A factory Dealer Bulletin (dated 30 July 1975) released to Ford dealers stated that all "minor Falcon 500 options" were available to order on the John Goss Special, and there is evidence of some cars featuring a Limited Slip Differential. The 302ci V8 was the only available engine, but this could be had with either a 4-speed manual or 3-speed automatic floor-mounted transmission. A central floor Sports Console was a specified mandatory option, as was Sports Handling Suspension with 185 section steel-belted radial tyres.

Some Ford dealers such as McLeod Ford in Sydney (well-known at the time for their Horn cars) chose to add accessories such as front and rear spoilers, and/or to modify the interior seating to feature colourful cloth or vinyl inserts.

Ford's records show that 700 John Goss Special XB Hardtops were built, however, how many remain is unknown. Ford made an initial build of 400 units in July 1975 that sold out quickly and gave them the confidence to do a second run of cars which produced the remaining 300 units in September, October and November 1975, as mentioned in Motor Manual magazine (January 1976).

The official records show that 386 were 4-speed manuals and 314 3-speed T-bar auto.

371 were painted in Apollo Blue (Paint code "S")
329 were painted in Emerald Fire (Paint code "Q")

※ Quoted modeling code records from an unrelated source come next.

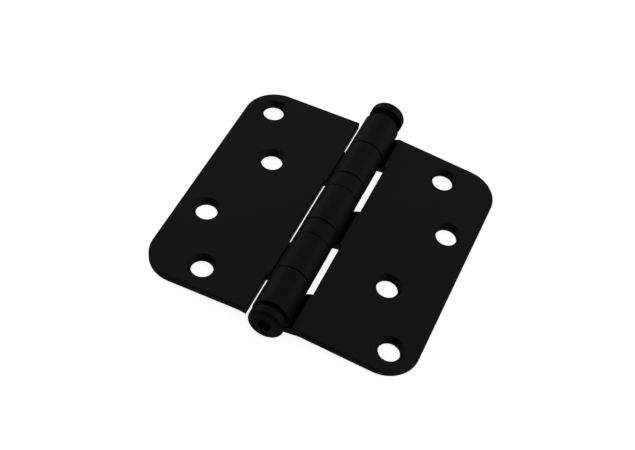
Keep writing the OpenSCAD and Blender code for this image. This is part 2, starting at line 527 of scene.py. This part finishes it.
def step_creases(loop):
    """Lines across the back face, along the start of its slope."""
    lines = []
    for u in STEP_LINES:
        at = sorted((v for v in loop if abs(v.co.x / MM - u) < 0.02), key=lambda v: v.co.y)
        lines.append([at[0], at[-1]])
    return lines


def knuckle(shell, low, high, roots):
    """A rolled knuckle between two places along the pin; roots are the plate's wall columns there."""
    front, back = knuckle_lines()
    front_in = left_normals(front)
    back_in = [-normal for normal in left_normals(back)]
    fronts = len(FRONT_RINGS)
    flanks = []
    for edge, inwards in ((low, 1), (high, -1)):
        rows = []
        for rings, line, normals in ((FRONT_RINGS, front, front_in), (BACK_RINGS, back, back_in)):
            for inset, depth in rings:
                row = [
                    shell.point(p[0] + n.x * depth, edge + inwards * inset, p[1] + n.y * depth)
                    for p, n in zip(line[1:], normals[1:])
                ]
                rows.append([roots[round(edge, 2)][len(rows)]] + row)
        for side in (rows[:fronts], rows[fronts:]):
            for a, b in zip(side, side[1:]):
                shell.strip(a, b)
        shell.fill([rows[fronts - 1] + list(reversed(rows[fronts]))], section)
        flanks.append(rows)
    shell.strip(flanks[0][0], flanks[1][0])
    shell.strip(flanks[0][-1], flanks[1][-1])
    shell.face([row[-1] for row in flanks[0]] + [row[-1] for row in reversed(flanks[1])])


def build_leaf(leaf, body):
    """A leaf as one closed sheet: plate walls, screw holes, two faces, then the rolled knuckles."""
    shell = Shell()
    fingers = finger_ends(leaf)
    roots = {}
    front_loop, back_loop = [], []
    for stretch in leaf_outline(fingers):
        columns = [plate_column(shell, p, n) for p, n in zip(stretch, left_normals(stretch))]
        for a, b in zip(columns, columns[1:]):
            shell.strip(a, b)
        roots[round(stretch[0][1], 2)] = columns[0]
        roots[round(stretch[-1][1], 2)] = columns[-1]
        front_loop += [column[0] for column in columns]
        back_loop += [column[-1] for column in columns]
    front_rings, back_rings = zip(*[screw_hole(shell, u, y) for u, y in screw_places(leaf)])
    shell.fill([front_loop, *front_rings], plan)
    shell.fill([back_loop, *back_rings], plan, step_creases(back_loop))
    for low, high in fingers:
        knuckle(shell, low, high, roots)
    shell.finish(leaf + "_sheet", "leaf_black", body, [leaf], LEAF_PLACES[leaf])


# ---------------------------------------------------------------- turned pieces


def guarded(outline):
    """Adds a point near both ends of each long straight stretch, to keep shading and wear at the edges."""
    points = []
    for a, b in zip(outline, outline[1:] + outline[:1]):
        points.append(a)
        length = hypot(b[0] - a[0], b[1] - a[1])
        if length > 4 * TURN_GUARD and (a[0] or b[0]):
            for share in (TURN_GUARD / length, 1 - TURN_GUARD / length):
                points.append((a[0] + (b[0] - a[0]) * share, a[1] + (b[1] - a[1]) * share))
    return points


def turned(name, outline, material, body, replaced):
    """Turns an outline of (radius, place along the pin from the leaf's middle) about the pin axis."""
    shell = Shell()
    rows = []
    angles = [2 * pi * k / TURN_STEPS for k in range(TURN_STEPS)]
    for r, y in guarded(outline):
        if r == 0:
            rows.append([shell.point(0, middle_y + y, barrel_r)] * TURN_STEPS)
        else:
            rows.append([shell.point(r * cos(a), middle_y + y, barrel_r + r * sin(a)) for a in angles])
    if outline[0][0]:
        rows.append(rows[0])
    for a, b in zip(rows, rows[1:]):
        shell.strip(a + a[:1], b + b[:1])
    shell.finish(name, material, body, replaced)


def build_pin():
    """Pin with a neck and a button head; its lower end is chamfered."""
    under = half_h + HEAD_NECK_L
    top = under + HEAD_L
    end = PLUG_STEM_L + PIN_END_GAP - half_h
    tip_r = PIN_R - PIN_CHAMFER - PIN_TIP_R
    outline = [(0, end)] + arc(tip_r, end + PIN_TIP_R, PIN_TIP_R, -90, -45, 2)
    outline += [(PIN_R, end + PIN_CHAMFER), (PIN_R, half_h)]
    outline += arc(NECK_R - NECK_EDGE_R, half_h + NECK_EDGE_R, NECK_EDGE_R, -90, 0, 3)
    outline += arc(NECK_R + NECK_FILLET, under - NECK_FILLET, NECK_FILLET, 180, 90, 4)
    outline += arc(HEAD_R - RIM_EDGE_R, under + RIM_EDGE_R, RIM_EDGE_R, -90, 0, 6)
    outline += arc(HEAD_R - HEAD_EDGE_R, top - HEAD_EDGE_R, HEAD_EDGE_R, 0, 90, 14)
    outline += [(0, top)]
    turned("turned_pin", outline, "tip_black", "pin", ["hinge_pin"])


def build_plug():
    """Plug with a round button, a neck, a stem in the knuckle and a drift hole."""
    top = -half_h - PLUG_NECK_L
    end = top - PLUG_L
    stem = PLUG_STEM_L - half_h
    outline = [(DRIFT_R, stem)]
    outline += arc(BORE_R - STEM_EDGE_R, stem - STEM_EDGE_R, STEM_EDGE_R, 90, 0, 3)
    outline += [(BORE_R, -half_h)]
    outline += arc(NECK_R - NECK_EDGE_R, -half_h - NECK_EDGE_R, NECK_EDGE_R, 90, 0, 3)
    outline += arc(NECK_R + NECK_FILLET, top + NECK_FILLET, NECK_FILLET, 180, 270, 4)
    outline += arc(PLUG_R - RIM_EDGE_R, top - RIM_EDGE_R, RIM_EDGE_R, 90, 0, 6)
    outline += arc(PLUG_R - PLUG_EDGE_R, end + PLUG_EDGE_R, PLUG_EDGE_R, 0, -90, 14)
    outline += arc(DRIFT_R + DRIFT_LEAD, end + DRIFT_LEAD, DRIFT_LEAD, -90, -180, 5)
    turned("turned_plug", outline, "tip_black", "fixed_leaf", ["bottom_plug"])


def build_case(unit, body, foot_r):
    """Thin case of a bearing, standing on its lip; foot_r rounds the edge beside the lip."""
    name = f"bearing_{unit}_case"
    low, high = [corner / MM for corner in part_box(name)]
    foot, mouth, outer = low.y - middle_y, high.y - middle_y, high.x
    inner = outer - CASE_WALL
    outline = [(inner - CASE_LIP_DEPTH, foot)]
    outline += arc(outer - foot_r, foot + foot_r, foot_r, -90, 0, 8)
    outline += arc(outer - CASE_TOP_R, mouth - CASE_TOP_R, CASE_TOP_R, 0, 90, 5)
    outline += [(inner, mouth), (inner, foot + CASE_LIP), (inner - CASE_LIP_DEPTH, foot + CASE_LIP)]
    turned(f"turned_case_{unit}", outline, "case_black", body, [name])


# ---------------------------------------------------------------- floor, light and camera

FLOOR_HALF = 3
FLOOR_DROP = 0.00002

SOFTBOX_AWAY = 1.3
SOFTBOX_SIDE = 0.9

# Surround: its strength, that below the horizon, and that in front where the room is dark
WORLD_LEVEL = 0.22
WORLD_BELOW = 0.09
WORLD_FRONT = 0.02

CAMERA_AZIMUTH = radians(13.897)
CAMERA_ELEVATION = radians(49.066)
CAMERA_ROLL = radians(12.651)
CAMERA_AIM = Vector((-0.00169, -0.00714, 0.006))
CAMERA_AWAY = 0.40881
CAMERA_LENS = 74.48
CAMERA_SENSOR = 36


def add_softbox(name, direction, power):
    """Square soft light that looks at the hinge from a direction."""
    light = bpy.data.lights.new(name, "AREA")
    light.shape = "RECTANGLE"
    light.size = light.size_y = SOFTBOX_SIDE
    light.energy = power
    lamp = bpy.data.objects.new(name, light)
    lamp.location = direction.normalized() * SOFTBOX_AWAY
    lamp.rotation_euler = (-direction).to_track_quat("-Z", "Y").to_euler()
    bpy.context.scene.collection.objects.link(lamp)


def add_floor():
    """Plain pale floor, just under the hinge. The black faces don't mirror it."""
    bm = bmesh.new()
    bmesh.ops.create_grid(bm, x_segments=12, y_segments=12, size=FLOOR_HALF)
    mesh = bpy.data.meshes.new("floor")
    bm.to_mesh(mesh)
    bm.free()
    floor = bpy.data.objects.new("floor", mesh)
    floor.location.z = cad_low.z - FLOOR_DROP
    floor.visible_glossy = False
    mesh.materials.append(pale_floor())
    bpy.context.scene.collection.objects.link(floor)


def add_world():
    """Even grey surround, darker below the horizon and in front."""
    world = bpy.data.worlds.new("studio")
    world.use_nodes = True
    nodes, links = world.node_tree.nodes, world.node_tree.links
    place = nodes.new("ShaderNodeTexCoord")
    split = nodes.new("ShaderNodeSeparateXYZ")
    links.new(place.outputs["Generated"], split.inputs["Vector"])
    front = map_range(nodes, links, split.outputs["Y"], -0.6, -0.2, WORLD_FRONT, WORLD_LEVEL)
    level = map_range(nodes, links, split.outputs["Z"], -0.15, 0.1, WORLD_BELOW, WORLD_LEVEL)
    links.new(front.outputs["Result"], level.inputs["To Max"])
    links.new(level.outputs["Result"], nodes["Background"].inputs["Strength"])
    nodes["Background"].inputs["Color"].default_value = (1, 1, 1, 1)
    bpy.context.scene.world = world


def add_camera():
    """Camera seen from the plug's end, a little to the right and from above."""
    level = cos(CAMERA_ELEVATION)
    back = Vector((sin(CAMERA_AZIMUTH) * level, -cos(CAMERA_AZIMUTH) * level, sin(CAMERA_ELEVATION)))
    looking = (-back).to_track_quat("-Z", "Y").to_matrix()
    rolled = Matrix.Rotation(CAMERA_ROLL, 3, back) @ looking
    data = bpy.data.cameras.new("camera")
    data.lens = CAMERA_LENS
    data.sensor_width = CAMERA_SENSOR
    camera = bpy.data.objects.new("camera", data)
    camera.rotation_mode = "QUATERNION"
    camera.rotation_quaternion = rolled.to_quaternion()
    camera.location = CAMERA_AIM + back * CAMERA_AWAY
    bpy.context.scene.collection.objects.link(camera)
    bpy.context.scene.camera = camera


# ---------------------------------------------------------------- the scene

build_leaf("right_leaf", "fixed_leaf")
build_leaf("left_leaf", "swinging_leaf")
build_pin()
build_plug()
build_case(1, "fixed_leaf", foot_r=0.5)
build_case(2, "swinging_leaf", foot_r=0.3)

# The balls and the races keep their CAD shapes.
for name, node in frame["nodes"].items():
    if "ball" in name or "race" in name:
        node.data.materials.clear()
        node.data.materials.append(MATERIALS["ball_steel" if "ball" in name else "race_steel"])

add_floor()
add_camera()
add_softbox("left_softbox", Vector((-1.0, 0.5, 0.4)), 0.25)
add_softbox("right_softbox", Vector((1.0, 0.5, 0.5)), 0.3)
add_world()
bpy.context.scene.view_settings.view_transform = "Standard"
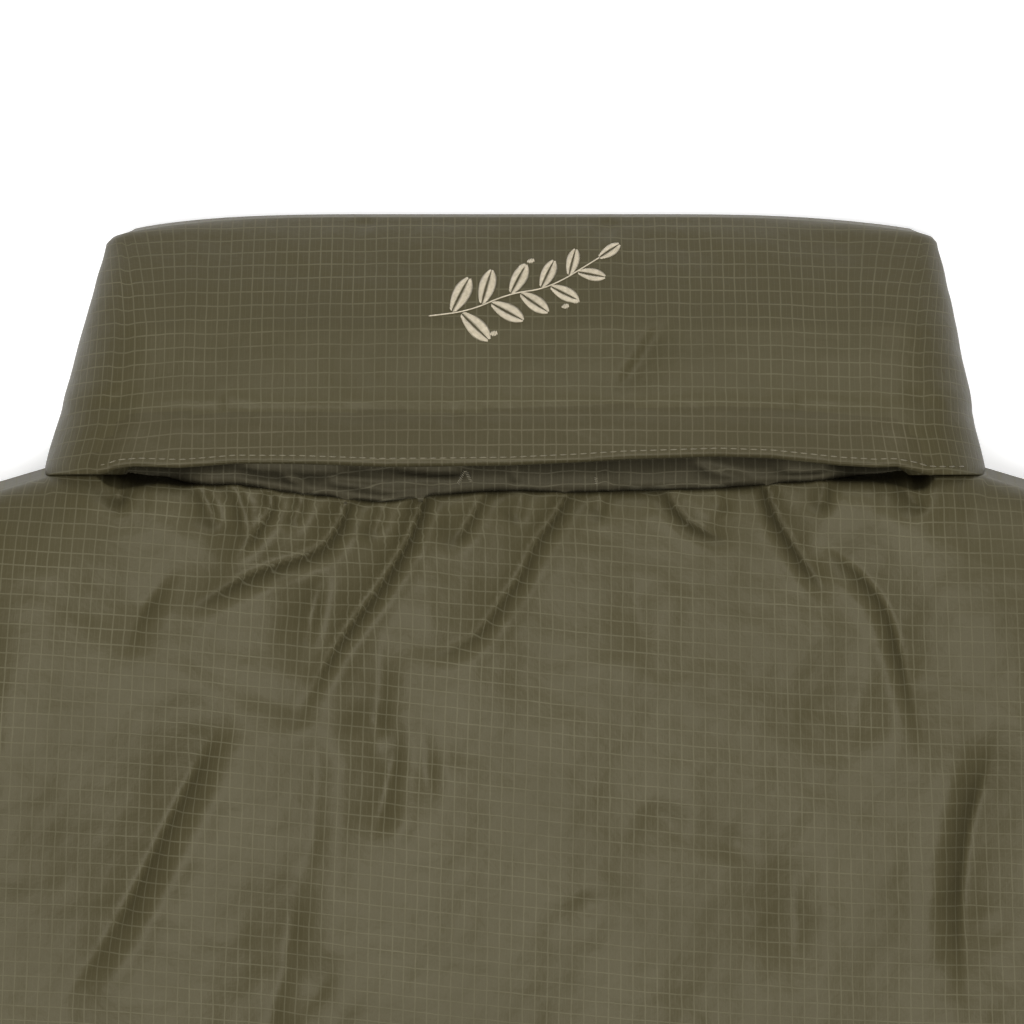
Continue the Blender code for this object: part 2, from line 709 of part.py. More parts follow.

Of those 371 Apollo Blue JGS - 193 were manual and 178 auto.
Of those 329 Emerald Fire JGS - 193 were again manual and 136 auto.

All 700 featured the white trim.

The paint codes used were unique to the JGS however soon after production of the JGS ended Ford reused those colour codes which at times caused some confusion when owners took their JGS to a panel shop to be restored. in 1976 Ford used paint code "S" for Satin Brown and paint code "Q" for Coolmint green.

 The John Goss Special has become popular among 'Australian muscle car' collectors despite not gaining the press or publicity of other limited edition Falcon cars such as the GT-HO (1969-1971) and the Cobra (1978).